Stock Market Today - DOW Falls 50 Points
Stocks were flat most of the day today but then fell 50 points in the last hour as people decided to lighten up before the Easter holidays and following uninspiring reports about the health of the labor market and regional manufacturing.
Sentiment on Wall Street took a wgack on the head from the Chicago Purchasing Managers Index, which showed U.S. Midwest business activity down to 58.8 in March -- below forecasts.
The ADP jobs report was also not positive with 23,000 jobs being shed this month, instead of the extra 40,000 jobs expected.
"The ADP number was a disappointment, but some investors are thinking that it may not directly reflect what could happen on Friday," said Terry Morris from the National Penn Investors Trust.
The Dow fell 50 points to 10,856. The S&P 500 fell 3.8 to 1,169. The Nasdaq Composite rose 12.7 to 2,397.
Friday's payrolls report may not be as bad as the ADP report, which may explain why the markets were not worse.

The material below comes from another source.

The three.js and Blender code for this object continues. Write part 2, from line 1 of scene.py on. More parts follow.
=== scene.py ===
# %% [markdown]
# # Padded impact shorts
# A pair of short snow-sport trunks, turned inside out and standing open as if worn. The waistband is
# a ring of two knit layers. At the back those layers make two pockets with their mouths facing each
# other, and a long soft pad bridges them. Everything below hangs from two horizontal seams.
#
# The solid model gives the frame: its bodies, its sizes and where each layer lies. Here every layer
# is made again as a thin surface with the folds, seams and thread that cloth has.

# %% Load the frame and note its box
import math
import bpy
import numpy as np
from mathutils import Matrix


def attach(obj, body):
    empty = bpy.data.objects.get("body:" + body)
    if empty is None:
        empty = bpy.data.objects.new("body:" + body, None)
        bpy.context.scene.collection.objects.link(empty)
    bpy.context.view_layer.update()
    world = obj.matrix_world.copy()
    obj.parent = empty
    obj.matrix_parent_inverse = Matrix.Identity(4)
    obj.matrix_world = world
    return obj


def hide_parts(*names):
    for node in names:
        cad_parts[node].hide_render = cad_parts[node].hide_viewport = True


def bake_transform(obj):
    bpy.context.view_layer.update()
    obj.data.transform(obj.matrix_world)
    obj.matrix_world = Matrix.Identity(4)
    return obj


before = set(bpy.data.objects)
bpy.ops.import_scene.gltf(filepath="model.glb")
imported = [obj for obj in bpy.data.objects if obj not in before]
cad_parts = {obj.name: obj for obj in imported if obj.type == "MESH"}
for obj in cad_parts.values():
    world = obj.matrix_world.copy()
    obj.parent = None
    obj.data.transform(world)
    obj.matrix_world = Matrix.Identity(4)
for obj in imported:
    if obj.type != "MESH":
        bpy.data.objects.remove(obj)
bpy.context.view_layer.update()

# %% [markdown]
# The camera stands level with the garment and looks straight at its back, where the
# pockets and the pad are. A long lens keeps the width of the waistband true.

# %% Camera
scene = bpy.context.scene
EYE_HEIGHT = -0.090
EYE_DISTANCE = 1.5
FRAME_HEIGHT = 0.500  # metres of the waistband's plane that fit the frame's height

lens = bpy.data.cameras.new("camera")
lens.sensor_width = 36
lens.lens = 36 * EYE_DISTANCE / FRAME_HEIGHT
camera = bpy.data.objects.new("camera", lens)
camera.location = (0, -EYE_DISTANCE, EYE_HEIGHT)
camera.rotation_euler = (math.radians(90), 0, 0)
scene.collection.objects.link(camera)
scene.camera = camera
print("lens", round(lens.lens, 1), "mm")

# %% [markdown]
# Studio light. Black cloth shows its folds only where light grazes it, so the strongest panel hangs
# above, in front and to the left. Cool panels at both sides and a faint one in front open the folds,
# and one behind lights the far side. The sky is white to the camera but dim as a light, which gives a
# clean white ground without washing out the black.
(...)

The S&P 500 has risen 73% since March 2009 and is up 4 quarters in a row.
Over in London the FTSE rose 7 as nobody had told them the DOW was heading down.
At the same time the FSA in London has finally woken up from its long and peaceful slumber and brought charges against 7 people for conspiring to participate in a £2.5m insider trading ring making use of information they obtained from the confidential printing offices at UBS and JPMorgan Cazenove, one of the defendants has also been charged with money laundering. The FSA named the seven charged as Ali Mustafa, Paresh Shah, Pardip Saini, Bijal Shah, Neten Shah, Truptesh Patel and Mitesh Shah.
It said the charges followed searches and arrests of eight suspects back in July 2008, and are unrelated to its more recent anti-corruption operations.
The FSA also revealed that a warrant has been issued for an 8th man. It turns out that all eight had been arrested and released already in July 2008.
The men have been charged with participating in a conspiracy that included trading on inside information in around twelve transactions, including Thomson’s 2007 takeover of Reuters.
This is the largest criminal insider trading case brought by the FSA to date, although there is another recent case said to involve City that is potentially much larger, in which seven men were arrested last week in what is described by the FSA as a “sophisticated and long-running insider dealing ring” centering on interlinked chains of individuals allegedly dealing in the shares of companies including Scottish & Newcastle between 2007 and 2009. Three financial institutions are known to have employees caught up in the operation: hedge fund Moore Capital, Deutsche Bank and Exane BNP, 50% owned by BNP Paribas.
No one has been charged in the most recent case and all of the men are said to have denied any wrongdoing. They have been released on bail.
These cases are designed to show that the FSA has finally decided to get tough on insider trading.